Howard Wright, analytical services manager at Infield, said the main challenge facing North Sea operators is aging infrastructure. Most of the early production facilities had a design life of 25 years, which in many cases has been exceeded. Over the next 10 years, condition monitoring will become increasingly important, he said, if these structures are to remain serviceable. “Being able to tieback new projects into existing infrastructure will also be important, particularly in terms of the associated liabilities.”
Chris Bird, technical director for Centrica Energy Upstream, which recently acquired Venture Production, agreed that recent UK gas prices of 40-50 p/therm ($0.65-0.81/therm) were making gas development sub-economic. “We need higher gas prices to invest in the future.” But he also felt resources and money were being wasted through over-engineering or poor project management.
Sevan study for Frøy
Det Norske Oljeselskap has commissioned a study by Sevan Marine into the potential application of a Sevan cylindrical-shaped FPSO for the Frøy field redevelopment in the Norwegian North Sea.
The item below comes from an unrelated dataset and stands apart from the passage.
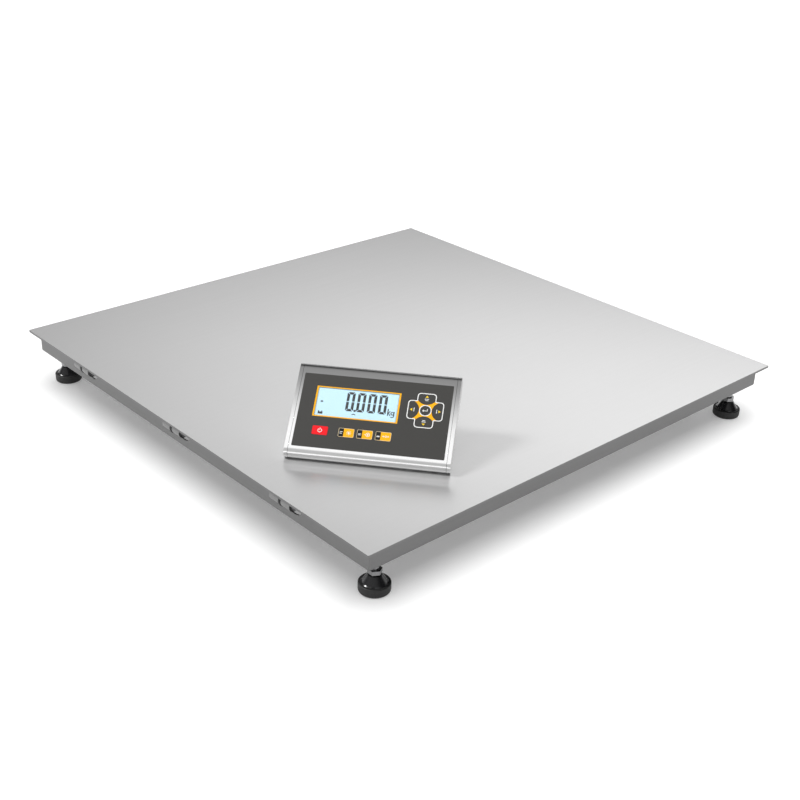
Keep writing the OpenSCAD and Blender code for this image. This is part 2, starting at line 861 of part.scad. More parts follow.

This would be bridge-linked to an unmanned, dry-tree wellhead platform.
However, according to partner Premier Oil, various other development options are under review with companies operating in the Frøy/Heimdal area. One joint study, it claims, is reviewing export options as part of a wider area scheme also encompassing the Rind (formerly Little Frøy), Tue, and Frigg Delta/Gamma fields.